Committing to a Porn Free Life. I CAN do this! Persistence is Everything.

Discussion in 'Ages 20-24' started by R3balance, Oct 26, 2012.

  1. R3balance

    R3balance Active Member

    Re: Too many failed Attempts.. Striving to Put this Shit in My Rearview!

    Ive surprisingly grasped this exam material very quickly.. At least I think aha!

    Sexual energy has been high since I woke up today, very horny.

    Urges have been off an on while studying, my exams in an hour or so and felt a strong urge to PMO. Came onto the boards read a few of others journals commented. And that killed my urges entirely..

    Going to get go get ready and go to school now.

    Reading others journals when experiencing urges surprisingly helps.
     
  2. mikey22

    mikey22 New Member

    Re: Too many failed Attempts.. Striving to Put this Shit in My Rearview!

    come on man.. show me how it's done!!! i'm gonna be 5 days behind you the whole way
     
  3. R3balance

    R3balance Active Member

    Re: Too many failed Attempts.. Striving to Put this Shit in My Rearview!

    Aha support, love it!

    Thanks my man!

    :)
     
  4. R3balance

    R3balance Active Member

    Re: Too many failed Attempts.. Striving to Put this Shit in My Rearview!

    Crap Relapsed in middle of night and once again chaser when woke up.

    I need to want this more.

    Im not truly wanting my goals bad enough. I need to truly say goodbye to porn for life, not for 10-30 days, life. I am sure the reduced volume of PMO in my life is a very slow improvement. But hour long edge sessions are terrible.

    I cant, we cant waste our sexual primes to watching losers on our screens. :'(

    I need to find a deeper motivation inside me, to truly do this. I know I wont give up though. Ever.
     
  5. mikey22

    mikey22 New Member

    Re: Too many failed Attempts.. Striving to Put this Shit in My Rearview!

    i feel this so much. just had niggling voices in my head telling me to peek but that comment made me ask 'what the hell are you doing?!' unlucky on your relapses dude :(
     
  6. Re: Too many failed Attempts.. Striving to Put this Shit in My Rearview!

    Yes! You will find it. The 'sling-shot' effect, use this time of regret for your lapse to recommit, not to the same old cycle though- but to a newer you.

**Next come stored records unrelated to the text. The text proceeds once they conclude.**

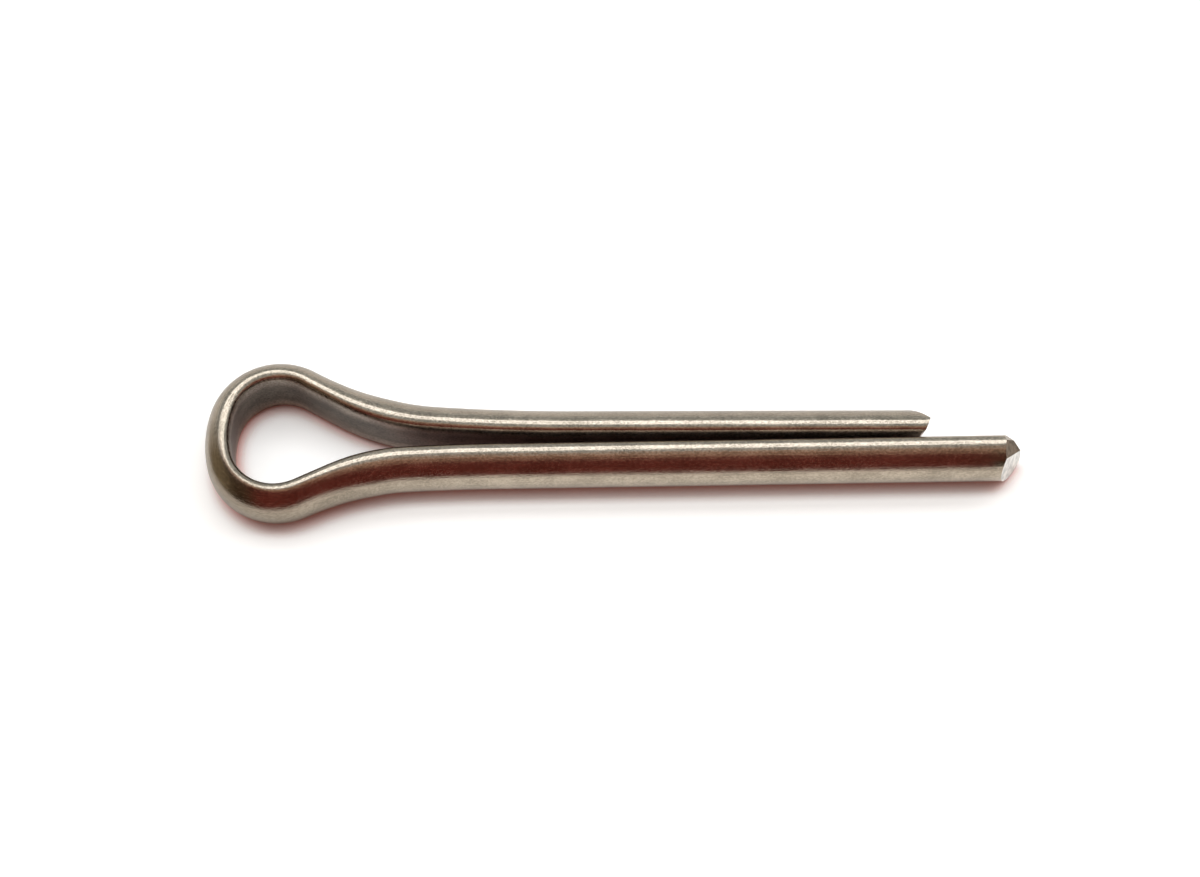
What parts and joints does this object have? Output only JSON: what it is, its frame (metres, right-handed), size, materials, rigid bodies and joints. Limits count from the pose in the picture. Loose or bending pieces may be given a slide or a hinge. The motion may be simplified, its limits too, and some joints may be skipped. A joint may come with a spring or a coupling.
{
  "type": "cotter pin",
  "caption": "Extended-prong cotter pin of half-round wire, folded flat to flat into a teardrop eye and two legs of unequal length with sheared ends.",
  "frame": {"origin": "on the axis of the shank, where the long leg starts to run straight", "axes": "+X along the shank toward the tips, +Y across the legs toward the short leg, +Z square to the plane of the eye"},
  "size_m": [0.0409, 0.0084, 0.0034],
  "materials": {
    "steel": "satin, drawn wire"
  },
  "bodies": {
    "root": {"cotter_pin": "steel"}
  },
  "joints": []
}
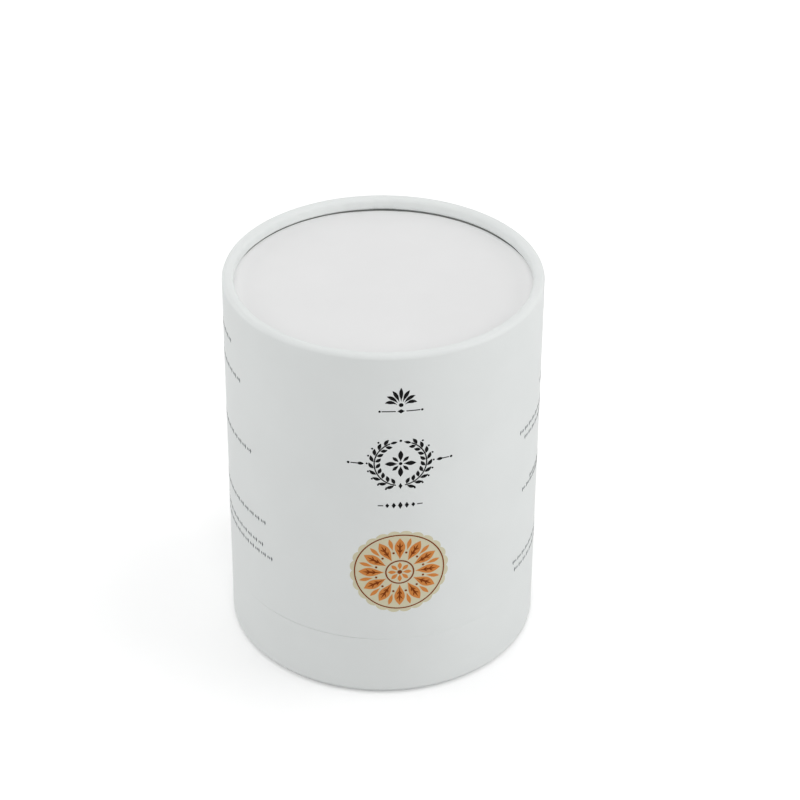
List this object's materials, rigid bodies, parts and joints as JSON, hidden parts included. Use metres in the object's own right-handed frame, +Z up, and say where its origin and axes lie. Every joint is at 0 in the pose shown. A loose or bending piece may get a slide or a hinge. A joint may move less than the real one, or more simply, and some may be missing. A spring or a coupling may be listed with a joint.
{
  "type": "cylindrical gift tube box",
  "caption": "Round paper gift box: a tall lift-off lid with a rolled rim slides over a neck glued into a short base.",
  "frame": {"origin": "middle of the foot, on the surface that the box stands on", "axes": "+Z up along the tube's axis, towards the lid's rim; -Y is the printed front"},
  "size_m": [0.1, 0.1, 0.1275],
  "materials": {
    "wrapped_board": "matte",
    "wrap_paper": "matte",
    "lining_paper": "matte",
    "disc_board": "matte",
    "printing_ink": "matte"
  },
  "bodies": {
    "base": {"base_tube": "wrapped_board", "base_lining": "lining_paper", "base_disc": "disc_board", "base_disc_paper": "wrap_paper", "base_floor_paper": "lining_paper", "neck_tube": "wrapped_board", "neck_lining": "lining_paper"},
    "lid": {"lid_tube": "wrapped_board", "lid_lining": "lining_paper", "lid_disc": "disc_board", "lid_disc_paper": "wrap_paper", "lid_ceiling_paper": "lining_paper"}
  },
  "joints": [
    {"name": "lid_lift", "type": "slide", "parent": "base", "child": "lid", "axis": [0, 0, 1], "range_m": [0, 0.05]}
  ]
}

    The deeper motivation isn't the old you without PMO, but a new you that you're going to create that is prepared to fulfill all his dreams.

    You can do this.
     
  7. mikey22

    mikey22 New Member

    Re: Too many failed Attempts.. Striving to Put this Shit in My Rearview!

    hows it going dude???
     
  8. R3balance

    R3balance Active Member

    Re: Too many failed Attempts.. Striving to Put this Shit in My Rearview!

    Thanks mate.

    The deeper motivation is tough for me apparently. Because I have been on this unhealthy cycle where when my diet fails I Relapse.

    I cant be like dominos with things i am trying to change positively in my life.

    I am now changing things because I cant accept the same old struggle will suddenly work.

    I am putting all my energy and time into school, my diet and training.

    New school semester just started I am going to be very busy which is good. And I am approaching my diet very differently now and will actually count calories something I havent done since I was in the best shape of my life so I am looking forward to add that to my life.


    My last relapse was a little binge, and it pushed me over the edge to catching a flu I believe. I have been very ill the past 9/10 days but am better now thankfully.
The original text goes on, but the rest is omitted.